• _Input data_

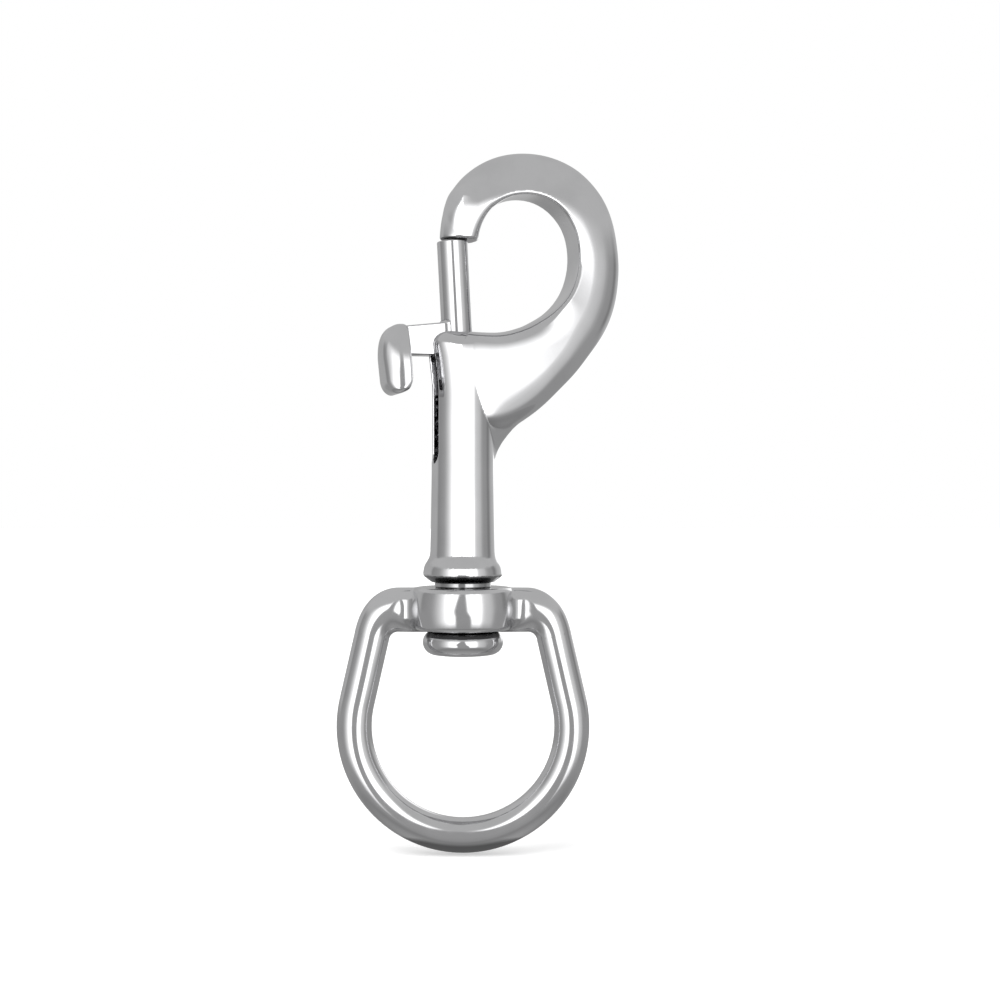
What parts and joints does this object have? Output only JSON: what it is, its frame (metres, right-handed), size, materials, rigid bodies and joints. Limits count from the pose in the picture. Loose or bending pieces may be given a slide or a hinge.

==

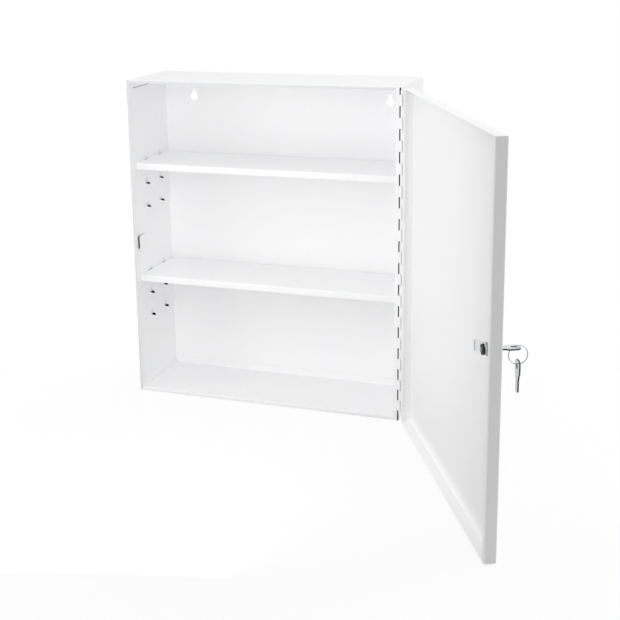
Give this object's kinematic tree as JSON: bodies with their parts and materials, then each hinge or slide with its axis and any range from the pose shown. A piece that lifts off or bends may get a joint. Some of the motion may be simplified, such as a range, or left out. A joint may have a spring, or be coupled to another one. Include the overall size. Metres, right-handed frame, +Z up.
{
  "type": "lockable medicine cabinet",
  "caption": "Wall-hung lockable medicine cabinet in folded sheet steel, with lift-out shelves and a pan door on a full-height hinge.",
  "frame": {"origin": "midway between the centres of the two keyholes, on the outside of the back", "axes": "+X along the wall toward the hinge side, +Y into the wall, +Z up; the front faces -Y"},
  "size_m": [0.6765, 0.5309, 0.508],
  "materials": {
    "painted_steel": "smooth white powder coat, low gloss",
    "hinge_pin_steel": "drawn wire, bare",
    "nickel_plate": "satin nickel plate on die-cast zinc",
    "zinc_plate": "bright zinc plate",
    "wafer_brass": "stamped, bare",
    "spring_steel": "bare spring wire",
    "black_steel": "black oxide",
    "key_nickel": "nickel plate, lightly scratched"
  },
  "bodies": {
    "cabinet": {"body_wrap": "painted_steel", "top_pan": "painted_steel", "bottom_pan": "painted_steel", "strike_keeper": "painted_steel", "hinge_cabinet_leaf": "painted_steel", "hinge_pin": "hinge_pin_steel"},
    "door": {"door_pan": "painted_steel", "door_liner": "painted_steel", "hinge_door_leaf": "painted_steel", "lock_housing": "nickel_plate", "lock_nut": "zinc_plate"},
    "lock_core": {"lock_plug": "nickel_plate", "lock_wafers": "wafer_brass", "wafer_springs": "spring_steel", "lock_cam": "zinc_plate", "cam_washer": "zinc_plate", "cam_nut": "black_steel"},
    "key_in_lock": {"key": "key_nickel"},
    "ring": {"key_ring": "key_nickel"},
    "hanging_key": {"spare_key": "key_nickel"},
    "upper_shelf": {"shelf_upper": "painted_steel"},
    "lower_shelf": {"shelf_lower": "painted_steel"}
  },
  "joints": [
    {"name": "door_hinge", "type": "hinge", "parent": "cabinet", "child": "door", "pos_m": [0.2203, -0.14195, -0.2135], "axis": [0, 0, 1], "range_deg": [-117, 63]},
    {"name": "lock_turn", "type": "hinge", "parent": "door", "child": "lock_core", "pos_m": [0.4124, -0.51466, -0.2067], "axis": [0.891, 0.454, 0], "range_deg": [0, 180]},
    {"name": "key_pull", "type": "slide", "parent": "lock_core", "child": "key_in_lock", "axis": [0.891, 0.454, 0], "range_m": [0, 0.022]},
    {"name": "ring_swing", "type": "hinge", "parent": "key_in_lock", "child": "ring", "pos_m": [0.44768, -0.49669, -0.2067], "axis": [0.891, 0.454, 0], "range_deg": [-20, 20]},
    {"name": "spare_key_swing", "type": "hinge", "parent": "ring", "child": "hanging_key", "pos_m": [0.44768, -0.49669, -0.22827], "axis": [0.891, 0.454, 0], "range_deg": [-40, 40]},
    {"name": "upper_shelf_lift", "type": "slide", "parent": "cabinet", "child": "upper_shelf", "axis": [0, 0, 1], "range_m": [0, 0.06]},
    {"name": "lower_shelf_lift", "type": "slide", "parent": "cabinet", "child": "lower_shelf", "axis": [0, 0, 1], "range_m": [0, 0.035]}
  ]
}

• _What you should do_
Count each line above in which the string "joints" appears, then state only the total.

• _Result of this exercise_
2